▸ **STORED RECORDS**

_ _ _ _ _ _ _

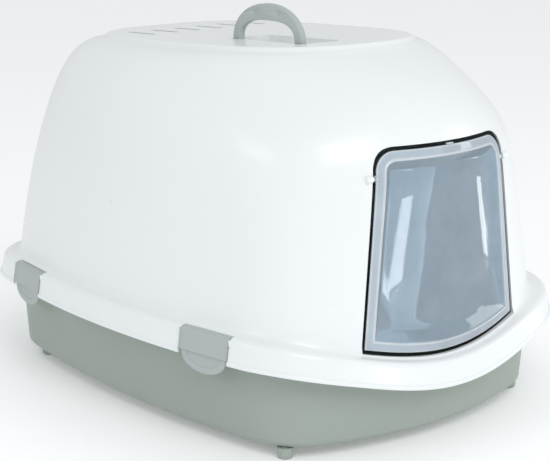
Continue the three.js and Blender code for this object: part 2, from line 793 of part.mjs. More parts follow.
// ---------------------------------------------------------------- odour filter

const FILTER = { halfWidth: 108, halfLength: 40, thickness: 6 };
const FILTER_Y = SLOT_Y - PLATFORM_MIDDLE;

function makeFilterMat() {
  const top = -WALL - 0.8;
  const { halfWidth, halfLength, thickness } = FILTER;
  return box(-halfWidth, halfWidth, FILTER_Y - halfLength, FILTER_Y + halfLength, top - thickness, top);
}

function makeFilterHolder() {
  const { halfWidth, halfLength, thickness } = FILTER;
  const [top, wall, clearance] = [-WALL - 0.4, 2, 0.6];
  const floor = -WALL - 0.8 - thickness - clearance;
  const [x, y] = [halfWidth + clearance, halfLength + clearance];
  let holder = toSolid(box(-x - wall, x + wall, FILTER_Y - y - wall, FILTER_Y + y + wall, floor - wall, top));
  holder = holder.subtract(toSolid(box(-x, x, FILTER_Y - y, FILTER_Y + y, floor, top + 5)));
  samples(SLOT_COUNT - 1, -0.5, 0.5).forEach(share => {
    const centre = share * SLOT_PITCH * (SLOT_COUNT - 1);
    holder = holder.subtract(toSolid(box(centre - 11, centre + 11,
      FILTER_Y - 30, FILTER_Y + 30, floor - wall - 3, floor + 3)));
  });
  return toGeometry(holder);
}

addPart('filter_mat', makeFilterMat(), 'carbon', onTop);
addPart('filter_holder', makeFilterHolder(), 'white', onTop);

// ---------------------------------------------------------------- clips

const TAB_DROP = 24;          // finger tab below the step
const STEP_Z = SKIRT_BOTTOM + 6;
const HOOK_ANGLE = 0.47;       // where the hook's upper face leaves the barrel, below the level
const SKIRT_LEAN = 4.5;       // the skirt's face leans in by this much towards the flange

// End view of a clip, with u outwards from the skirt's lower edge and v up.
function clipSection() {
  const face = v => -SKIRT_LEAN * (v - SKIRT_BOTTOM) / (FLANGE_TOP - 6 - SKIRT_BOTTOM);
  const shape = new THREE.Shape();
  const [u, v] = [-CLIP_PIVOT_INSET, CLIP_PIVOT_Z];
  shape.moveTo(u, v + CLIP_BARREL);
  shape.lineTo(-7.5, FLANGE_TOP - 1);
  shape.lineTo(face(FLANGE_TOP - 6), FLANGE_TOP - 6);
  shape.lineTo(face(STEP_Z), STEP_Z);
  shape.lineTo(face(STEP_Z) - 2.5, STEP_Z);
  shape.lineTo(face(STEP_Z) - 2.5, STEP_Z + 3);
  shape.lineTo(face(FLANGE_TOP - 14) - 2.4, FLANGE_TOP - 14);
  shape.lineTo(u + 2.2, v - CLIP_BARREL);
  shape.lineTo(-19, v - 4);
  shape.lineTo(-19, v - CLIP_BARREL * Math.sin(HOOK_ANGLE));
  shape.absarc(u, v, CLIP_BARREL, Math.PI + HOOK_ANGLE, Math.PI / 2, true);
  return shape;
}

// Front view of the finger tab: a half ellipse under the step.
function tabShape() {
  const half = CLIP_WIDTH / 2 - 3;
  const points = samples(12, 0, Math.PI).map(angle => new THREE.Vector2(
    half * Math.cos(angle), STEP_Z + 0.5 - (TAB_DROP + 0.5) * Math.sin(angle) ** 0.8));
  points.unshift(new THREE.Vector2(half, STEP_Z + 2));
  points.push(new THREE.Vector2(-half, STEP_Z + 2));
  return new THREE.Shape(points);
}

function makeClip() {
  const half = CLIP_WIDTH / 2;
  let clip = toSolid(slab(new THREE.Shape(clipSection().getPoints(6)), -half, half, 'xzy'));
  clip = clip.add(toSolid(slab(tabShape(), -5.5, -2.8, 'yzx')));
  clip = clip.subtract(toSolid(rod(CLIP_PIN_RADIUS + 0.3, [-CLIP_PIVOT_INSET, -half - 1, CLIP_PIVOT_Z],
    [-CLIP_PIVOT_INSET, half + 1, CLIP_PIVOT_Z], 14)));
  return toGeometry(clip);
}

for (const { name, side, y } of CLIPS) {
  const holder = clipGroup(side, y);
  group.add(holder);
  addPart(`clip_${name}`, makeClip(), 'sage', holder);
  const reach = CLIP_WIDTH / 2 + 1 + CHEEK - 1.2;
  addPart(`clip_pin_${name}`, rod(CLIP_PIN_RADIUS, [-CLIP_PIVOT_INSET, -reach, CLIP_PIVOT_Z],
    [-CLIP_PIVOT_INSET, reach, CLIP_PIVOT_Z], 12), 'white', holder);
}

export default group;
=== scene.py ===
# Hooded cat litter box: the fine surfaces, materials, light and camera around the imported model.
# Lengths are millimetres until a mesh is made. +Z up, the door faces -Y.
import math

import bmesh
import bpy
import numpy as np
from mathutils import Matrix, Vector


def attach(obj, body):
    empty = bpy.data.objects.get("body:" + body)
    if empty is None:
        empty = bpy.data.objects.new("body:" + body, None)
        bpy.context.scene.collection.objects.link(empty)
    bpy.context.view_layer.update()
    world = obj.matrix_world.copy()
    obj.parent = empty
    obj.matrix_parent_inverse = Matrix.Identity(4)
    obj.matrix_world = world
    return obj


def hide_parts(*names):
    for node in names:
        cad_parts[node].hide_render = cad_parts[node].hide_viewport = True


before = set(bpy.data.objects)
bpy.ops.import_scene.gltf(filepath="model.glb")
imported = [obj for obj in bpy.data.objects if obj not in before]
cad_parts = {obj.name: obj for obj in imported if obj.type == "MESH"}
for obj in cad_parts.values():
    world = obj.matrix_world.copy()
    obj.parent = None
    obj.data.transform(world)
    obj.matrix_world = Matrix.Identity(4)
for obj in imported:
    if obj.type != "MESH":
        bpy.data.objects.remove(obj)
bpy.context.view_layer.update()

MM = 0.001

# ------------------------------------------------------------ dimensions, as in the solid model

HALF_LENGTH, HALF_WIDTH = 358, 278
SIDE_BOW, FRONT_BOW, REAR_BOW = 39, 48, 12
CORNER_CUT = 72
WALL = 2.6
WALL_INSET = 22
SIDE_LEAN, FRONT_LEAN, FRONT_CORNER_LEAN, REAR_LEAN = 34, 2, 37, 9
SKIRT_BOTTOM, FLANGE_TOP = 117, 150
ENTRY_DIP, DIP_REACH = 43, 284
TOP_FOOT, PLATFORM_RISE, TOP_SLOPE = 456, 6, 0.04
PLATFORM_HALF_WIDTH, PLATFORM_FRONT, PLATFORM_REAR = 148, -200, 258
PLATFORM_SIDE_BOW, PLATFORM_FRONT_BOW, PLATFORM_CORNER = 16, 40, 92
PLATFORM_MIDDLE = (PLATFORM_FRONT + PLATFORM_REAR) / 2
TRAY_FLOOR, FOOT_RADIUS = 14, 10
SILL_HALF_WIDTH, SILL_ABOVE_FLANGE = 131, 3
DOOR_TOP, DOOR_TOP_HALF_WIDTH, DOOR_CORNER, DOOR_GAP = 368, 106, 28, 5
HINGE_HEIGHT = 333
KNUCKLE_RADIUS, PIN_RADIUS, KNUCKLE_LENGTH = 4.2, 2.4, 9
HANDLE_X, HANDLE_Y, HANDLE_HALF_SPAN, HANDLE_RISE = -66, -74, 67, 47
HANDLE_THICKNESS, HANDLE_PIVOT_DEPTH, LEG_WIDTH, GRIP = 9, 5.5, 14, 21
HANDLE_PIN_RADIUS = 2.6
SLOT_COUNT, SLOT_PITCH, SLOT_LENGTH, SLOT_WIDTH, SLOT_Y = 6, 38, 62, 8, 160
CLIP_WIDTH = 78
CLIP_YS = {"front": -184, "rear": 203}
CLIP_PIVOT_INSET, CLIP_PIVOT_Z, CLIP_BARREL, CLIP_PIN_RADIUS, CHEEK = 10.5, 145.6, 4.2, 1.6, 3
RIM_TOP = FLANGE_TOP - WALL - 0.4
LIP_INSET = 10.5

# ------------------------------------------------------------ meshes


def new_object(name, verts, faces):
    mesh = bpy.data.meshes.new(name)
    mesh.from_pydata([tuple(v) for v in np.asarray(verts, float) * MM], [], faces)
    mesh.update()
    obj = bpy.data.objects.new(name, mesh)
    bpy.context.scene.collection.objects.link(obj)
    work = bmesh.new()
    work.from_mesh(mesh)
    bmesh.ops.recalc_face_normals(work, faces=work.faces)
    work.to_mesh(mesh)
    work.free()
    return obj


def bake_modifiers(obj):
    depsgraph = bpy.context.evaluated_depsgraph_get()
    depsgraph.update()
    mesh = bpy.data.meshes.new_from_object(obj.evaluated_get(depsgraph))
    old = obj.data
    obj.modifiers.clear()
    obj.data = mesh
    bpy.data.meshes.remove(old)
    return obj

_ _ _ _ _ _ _

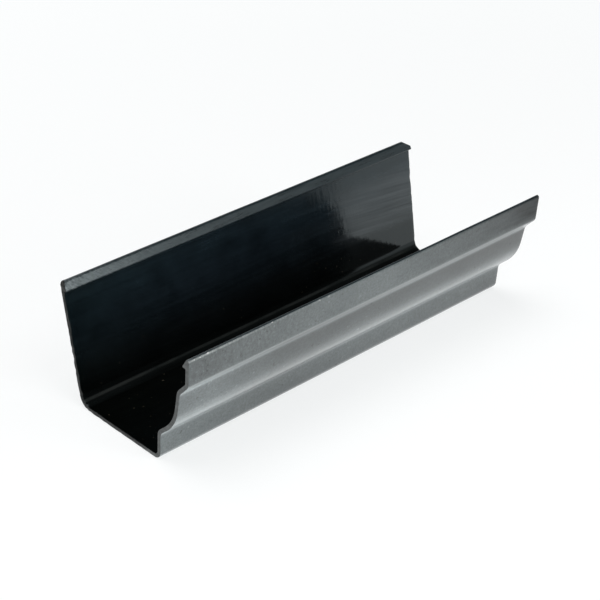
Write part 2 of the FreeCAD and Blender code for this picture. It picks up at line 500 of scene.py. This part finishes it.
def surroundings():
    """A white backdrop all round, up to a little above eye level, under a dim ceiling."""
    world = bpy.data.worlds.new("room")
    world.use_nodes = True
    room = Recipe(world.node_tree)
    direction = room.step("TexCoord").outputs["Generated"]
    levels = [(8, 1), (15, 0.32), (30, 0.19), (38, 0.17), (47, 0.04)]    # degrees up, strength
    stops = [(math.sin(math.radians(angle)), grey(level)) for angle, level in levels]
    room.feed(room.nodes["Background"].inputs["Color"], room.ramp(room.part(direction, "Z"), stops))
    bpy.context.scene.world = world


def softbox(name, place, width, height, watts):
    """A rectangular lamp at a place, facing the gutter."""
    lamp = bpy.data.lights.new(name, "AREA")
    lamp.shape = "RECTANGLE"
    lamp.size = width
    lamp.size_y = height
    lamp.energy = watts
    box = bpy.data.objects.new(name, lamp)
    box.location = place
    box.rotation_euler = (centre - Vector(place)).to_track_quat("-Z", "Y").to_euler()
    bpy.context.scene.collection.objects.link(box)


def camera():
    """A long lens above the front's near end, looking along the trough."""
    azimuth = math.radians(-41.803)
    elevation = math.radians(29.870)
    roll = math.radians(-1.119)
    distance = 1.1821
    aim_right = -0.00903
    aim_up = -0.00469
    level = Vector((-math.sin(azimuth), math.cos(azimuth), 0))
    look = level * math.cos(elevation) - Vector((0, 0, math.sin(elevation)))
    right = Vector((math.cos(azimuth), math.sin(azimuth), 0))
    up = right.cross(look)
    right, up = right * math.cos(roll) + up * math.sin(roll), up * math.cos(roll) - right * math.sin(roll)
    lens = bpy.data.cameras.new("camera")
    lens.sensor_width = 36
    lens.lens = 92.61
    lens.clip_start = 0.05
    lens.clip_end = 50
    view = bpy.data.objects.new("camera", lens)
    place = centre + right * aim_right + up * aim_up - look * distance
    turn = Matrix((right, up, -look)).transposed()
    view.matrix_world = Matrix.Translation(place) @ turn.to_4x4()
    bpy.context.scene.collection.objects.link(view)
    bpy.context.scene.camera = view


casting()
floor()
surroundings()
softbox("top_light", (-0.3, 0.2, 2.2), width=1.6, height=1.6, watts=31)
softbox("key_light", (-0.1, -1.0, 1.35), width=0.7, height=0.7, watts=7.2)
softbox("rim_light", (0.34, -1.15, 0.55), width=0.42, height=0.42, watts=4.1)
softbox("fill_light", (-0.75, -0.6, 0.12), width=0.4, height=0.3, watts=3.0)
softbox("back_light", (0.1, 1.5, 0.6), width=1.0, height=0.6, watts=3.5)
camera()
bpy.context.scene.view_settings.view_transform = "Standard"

_ _ _ _ _ _ _

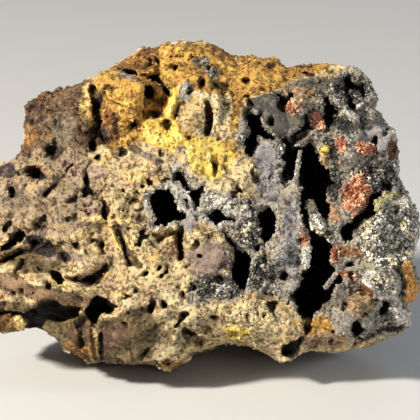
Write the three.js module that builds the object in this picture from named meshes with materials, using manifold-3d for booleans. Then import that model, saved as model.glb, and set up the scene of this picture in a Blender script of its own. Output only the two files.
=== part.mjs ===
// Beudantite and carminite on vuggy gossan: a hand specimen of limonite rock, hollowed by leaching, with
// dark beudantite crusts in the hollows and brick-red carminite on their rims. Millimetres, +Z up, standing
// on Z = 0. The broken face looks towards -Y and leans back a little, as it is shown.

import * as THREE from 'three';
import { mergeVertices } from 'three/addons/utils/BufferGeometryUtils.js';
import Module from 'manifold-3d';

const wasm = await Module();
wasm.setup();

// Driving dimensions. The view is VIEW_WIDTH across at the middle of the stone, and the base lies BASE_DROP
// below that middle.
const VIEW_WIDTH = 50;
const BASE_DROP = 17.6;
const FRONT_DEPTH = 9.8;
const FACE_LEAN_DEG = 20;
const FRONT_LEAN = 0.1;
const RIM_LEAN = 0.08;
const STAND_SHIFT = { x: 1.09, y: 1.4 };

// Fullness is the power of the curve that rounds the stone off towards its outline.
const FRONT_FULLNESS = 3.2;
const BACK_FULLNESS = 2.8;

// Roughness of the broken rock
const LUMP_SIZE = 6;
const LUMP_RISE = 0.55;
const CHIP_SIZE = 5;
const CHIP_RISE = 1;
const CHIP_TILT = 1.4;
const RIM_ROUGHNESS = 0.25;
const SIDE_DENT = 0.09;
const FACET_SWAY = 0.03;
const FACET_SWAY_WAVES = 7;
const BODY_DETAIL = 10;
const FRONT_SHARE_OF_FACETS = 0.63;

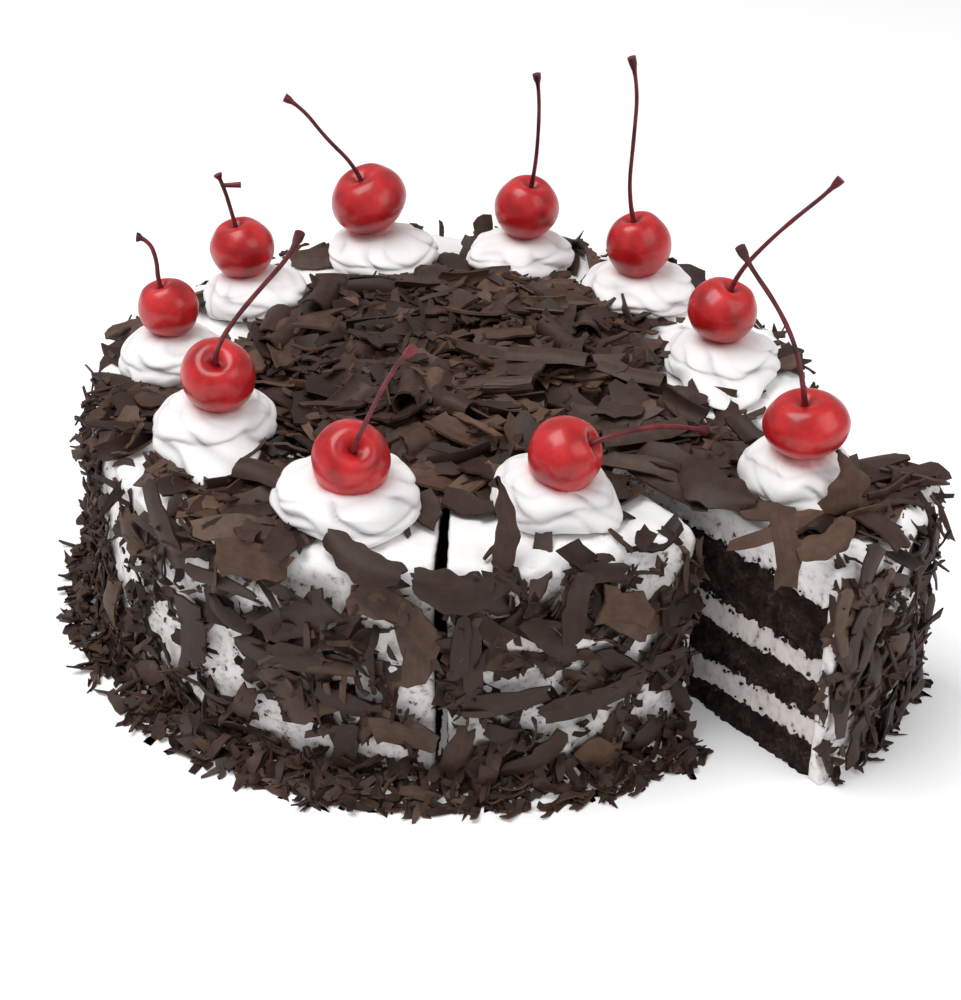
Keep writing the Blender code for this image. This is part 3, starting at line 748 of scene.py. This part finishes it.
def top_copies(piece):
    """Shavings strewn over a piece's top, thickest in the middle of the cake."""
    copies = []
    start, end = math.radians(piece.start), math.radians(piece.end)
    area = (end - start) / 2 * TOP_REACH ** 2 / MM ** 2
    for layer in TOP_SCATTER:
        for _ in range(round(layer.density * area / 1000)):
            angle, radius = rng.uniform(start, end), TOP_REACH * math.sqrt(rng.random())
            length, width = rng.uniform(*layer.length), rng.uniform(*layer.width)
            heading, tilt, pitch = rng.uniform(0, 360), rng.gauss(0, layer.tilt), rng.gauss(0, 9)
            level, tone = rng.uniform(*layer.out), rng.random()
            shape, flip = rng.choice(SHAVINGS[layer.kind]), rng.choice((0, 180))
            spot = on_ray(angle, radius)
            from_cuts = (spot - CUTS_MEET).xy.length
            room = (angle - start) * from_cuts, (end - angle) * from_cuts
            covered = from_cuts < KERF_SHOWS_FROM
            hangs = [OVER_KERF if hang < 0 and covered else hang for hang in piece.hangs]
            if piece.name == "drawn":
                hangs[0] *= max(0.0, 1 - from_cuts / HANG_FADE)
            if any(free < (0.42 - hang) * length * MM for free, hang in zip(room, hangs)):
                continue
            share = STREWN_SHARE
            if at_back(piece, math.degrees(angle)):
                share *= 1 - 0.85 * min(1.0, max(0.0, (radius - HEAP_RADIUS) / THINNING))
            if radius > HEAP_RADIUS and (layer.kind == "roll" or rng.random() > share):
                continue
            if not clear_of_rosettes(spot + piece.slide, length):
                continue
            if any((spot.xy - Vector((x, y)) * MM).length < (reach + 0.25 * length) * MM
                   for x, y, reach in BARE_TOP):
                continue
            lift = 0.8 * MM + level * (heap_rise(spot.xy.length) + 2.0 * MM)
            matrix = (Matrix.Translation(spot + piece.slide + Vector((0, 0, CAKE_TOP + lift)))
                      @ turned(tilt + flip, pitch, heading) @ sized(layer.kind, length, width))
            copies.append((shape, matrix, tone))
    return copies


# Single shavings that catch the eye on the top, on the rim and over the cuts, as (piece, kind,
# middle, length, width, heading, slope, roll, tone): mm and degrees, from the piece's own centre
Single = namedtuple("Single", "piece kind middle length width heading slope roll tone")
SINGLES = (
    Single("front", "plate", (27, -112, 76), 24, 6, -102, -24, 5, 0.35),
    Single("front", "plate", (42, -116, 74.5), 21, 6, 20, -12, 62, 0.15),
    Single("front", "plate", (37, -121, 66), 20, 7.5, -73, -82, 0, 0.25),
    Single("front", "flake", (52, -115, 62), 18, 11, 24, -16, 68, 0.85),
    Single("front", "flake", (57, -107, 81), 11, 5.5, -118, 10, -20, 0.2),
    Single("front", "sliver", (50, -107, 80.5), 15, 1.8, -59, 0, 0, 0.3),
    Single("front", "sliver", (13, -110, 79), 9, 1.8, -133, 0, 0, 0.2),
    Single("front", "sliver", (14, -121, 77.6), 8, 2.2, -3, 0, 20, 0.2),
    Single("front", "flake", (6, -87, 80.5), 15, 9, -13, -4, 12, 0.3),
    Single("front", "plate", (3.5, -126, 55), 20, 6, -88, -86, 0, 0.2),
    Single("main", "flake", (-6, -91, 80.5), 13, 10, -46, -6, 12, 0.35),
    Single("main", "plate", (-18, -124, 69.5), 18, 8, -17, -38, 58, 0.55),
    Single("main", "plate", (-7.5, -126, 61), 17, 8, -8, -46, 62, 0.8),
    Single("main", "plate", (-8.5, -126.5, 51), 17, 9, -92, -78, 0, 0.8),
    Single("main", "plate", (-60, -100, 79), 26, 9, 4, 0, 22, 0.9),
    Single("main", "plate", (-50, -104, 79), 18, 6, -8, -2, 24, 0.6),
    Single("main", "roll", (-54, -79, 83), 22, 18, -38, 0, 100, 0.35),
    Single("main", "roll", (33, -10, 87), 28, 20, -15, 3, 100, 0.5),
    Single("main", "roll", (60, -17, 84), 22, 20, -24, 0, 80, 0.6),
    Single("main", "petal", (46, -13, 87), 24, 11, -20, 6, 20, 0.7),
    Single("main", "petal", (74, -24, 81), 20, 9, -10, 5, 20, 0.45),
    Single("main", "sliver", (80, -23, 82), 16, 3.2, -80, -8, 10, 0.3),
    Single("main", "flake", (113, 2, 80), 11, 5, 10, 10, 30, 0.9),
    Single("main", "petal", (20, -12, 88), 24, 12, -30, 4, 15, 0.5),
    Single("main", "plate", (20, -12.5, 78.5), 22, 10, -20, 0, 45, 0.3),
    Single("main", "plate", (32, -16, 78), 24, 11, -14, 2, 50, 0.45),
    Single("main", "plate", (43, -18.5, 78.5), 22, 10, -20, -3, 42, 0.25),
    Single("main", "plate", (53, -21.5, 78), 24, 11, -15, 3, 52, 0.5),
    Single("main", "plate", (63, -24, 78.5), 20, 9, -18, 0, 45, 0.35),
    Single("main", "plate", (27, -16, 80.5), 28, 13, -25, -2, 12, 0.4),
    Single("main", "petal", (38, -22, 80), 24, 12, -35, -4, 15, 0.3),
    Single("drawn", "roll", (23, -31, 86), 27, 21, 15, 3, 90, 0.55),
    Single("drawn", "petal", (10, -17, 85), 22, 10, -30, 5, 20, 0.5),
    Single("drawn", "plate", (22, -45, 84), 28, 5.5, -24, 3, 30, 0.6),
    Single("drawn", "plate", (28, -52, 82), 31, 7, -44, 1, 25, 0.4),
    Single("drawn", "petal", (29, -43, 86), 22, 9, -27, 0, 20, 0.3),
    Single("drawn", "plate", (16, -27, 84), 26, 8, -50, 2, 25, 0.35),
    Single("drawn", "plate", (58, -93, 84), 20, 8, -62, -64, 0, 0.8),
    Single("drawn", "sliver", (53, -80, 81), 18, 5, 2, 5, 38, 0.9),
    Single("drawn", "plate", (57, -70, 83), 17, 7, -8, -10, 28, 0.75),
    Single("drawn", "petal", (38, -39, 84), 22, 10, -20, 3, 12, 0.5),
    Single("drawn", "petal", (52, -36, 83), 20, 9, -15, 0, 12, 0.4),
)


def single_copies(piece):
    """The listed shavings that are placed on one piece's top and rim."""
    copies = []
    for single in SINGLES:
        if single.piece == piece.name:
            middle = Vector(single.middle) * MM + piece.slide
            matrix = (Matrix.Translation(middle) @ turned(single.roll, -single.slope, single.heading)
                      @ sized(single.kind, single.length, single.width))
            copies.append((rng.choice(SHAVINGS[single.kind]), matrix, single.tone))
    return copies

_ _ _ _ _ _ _

▸ **OBJECTIVE**
Give again, word for word, the lines starting at the line that has "Write part 2" and ending at the line that has "bpy.context.scene.world = world", with both of those lines included and nothing else.

▸ **FULL ANSWER**
Write part 2 of the FreeCAD and Blender code for this picture. It picks up at line 500 of scene.py. This part finishes it.
def surroundings():
    """A white backdrop all round, up to a little above eye level, under a dim ceiling."""
    world = bpy.data.worlds.new("room")
    world.use_nodes = True
    room = Recipe(world.node_tree)
    direction = room.step("TexCoord").outputs["Generated"]
    levels = [(8, 1), (15, 0.32), (30, 0.19), (38, 0.17), (47, 0.04)]    # degrees up, strength
    stops = [(math.sin(math.radians(angle)), grey(level)) for angle, level in levels]
    room.feed(room.nodes["Background"].inputs["Color"], room.ramp(room.part(direction, "Z"), stops))
    bpy.context.scene.world = world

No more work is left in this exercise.